Lindley Methodist Church is a Grade II listed building in the Kirklees local planning authority area, England. Church. 3 related planning applications.
Lindley Methodist Church
- WRENN ID
- waiting-quoin-weasel
- Grade
- II
- Local Planning Authority
- Kirklees
- Country
- England
- Type
- Church
- Source
- Historic England listing
Description
Lindley Methodist Church, built in 1867, with a chancel, vestry, and "north-east" transept designed by the Manchester architect Edgar Wood and constructed in 1895, stands on East Street, Lindley. The building is of hammer-dressed stone with a pitched slate roof. It is a hall church, featuring a "west" transept surmounted by a low tower with a pyramidal slate roof and a finial on the "south" side. The church comprises a 6-bay nave. Buttresses are present, with gabled tops at the west end. The "west" end is two stories high, and includes a string at eaves level. The first floor has windows with Geometrical bar tracery, including a 4-light window to the nave and 2-light windows to the tower, with oculi above each.

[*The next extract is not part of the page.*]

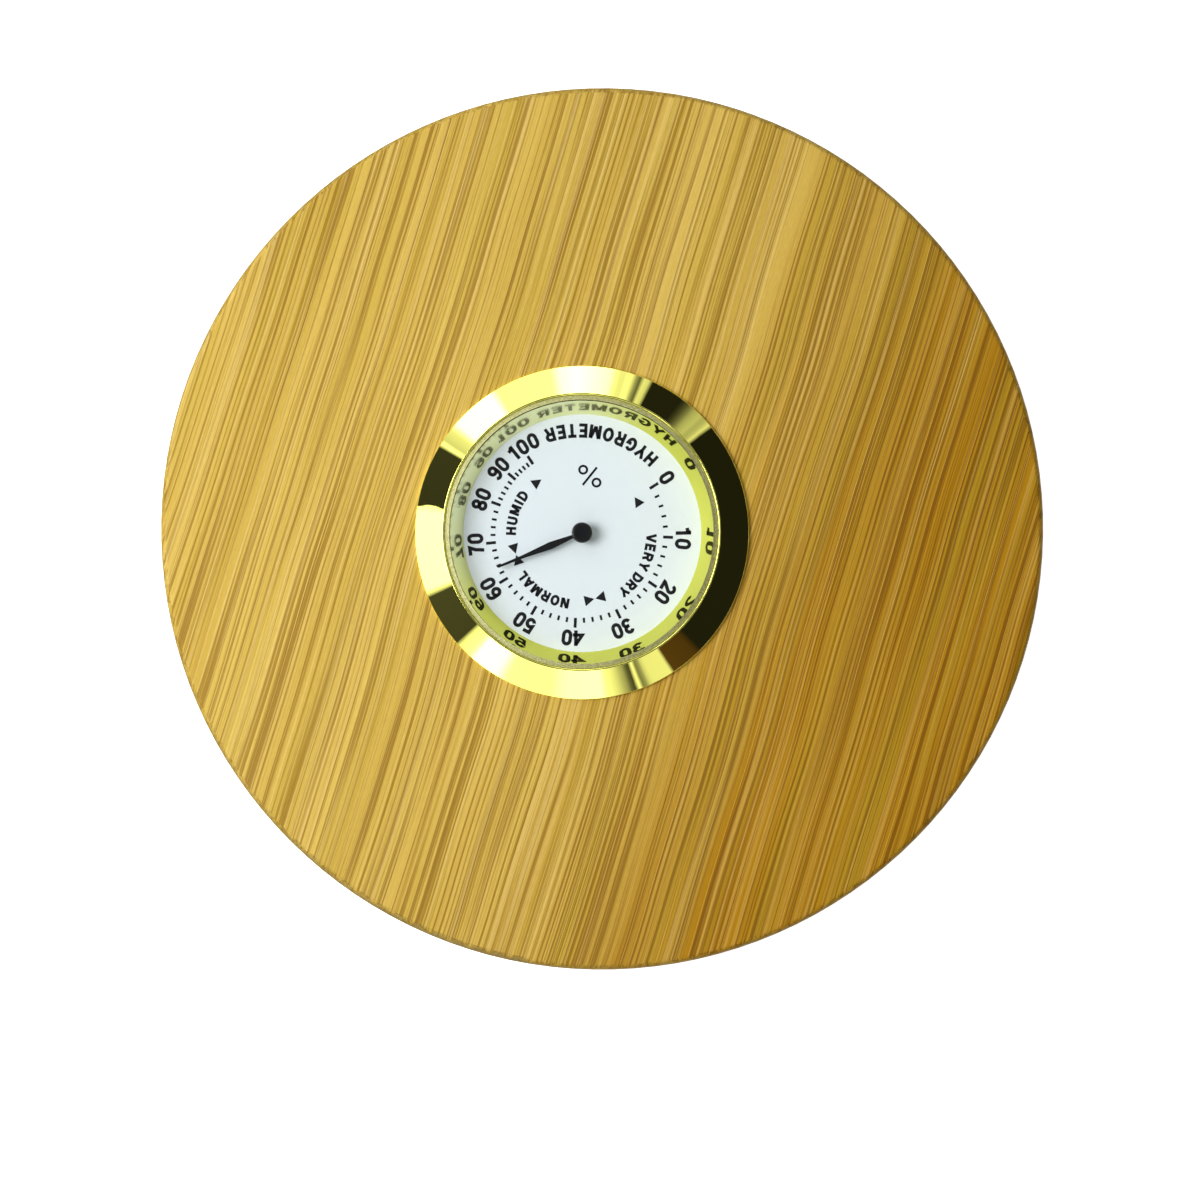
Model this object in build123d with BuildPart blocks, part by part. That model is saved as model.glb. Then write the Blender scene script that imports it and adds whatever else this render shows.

The ground floor features a central 2-centred door with a hoodmould, moulded surround and plate cusps, two pointed lancets with Geometrical plate tracery, and two blocked doors on either side, each with a segment-shaped Caernarvon lintel and a 2-centred moulded relieving arch with a hoodmould. The aisle windows contain transoms and bar tracery. The "east" window has late 19th century Decorated bar tracery and incorporates a reset date stone from the original 1795 church, inscribed with lettering characteristic of each period: “The Wesleyan Church. Anno Domini 1795. Re-erected 1867. Chancel 1895.” Edgar Wood had married into the Sykes family of Lindley, who were patrons of the church.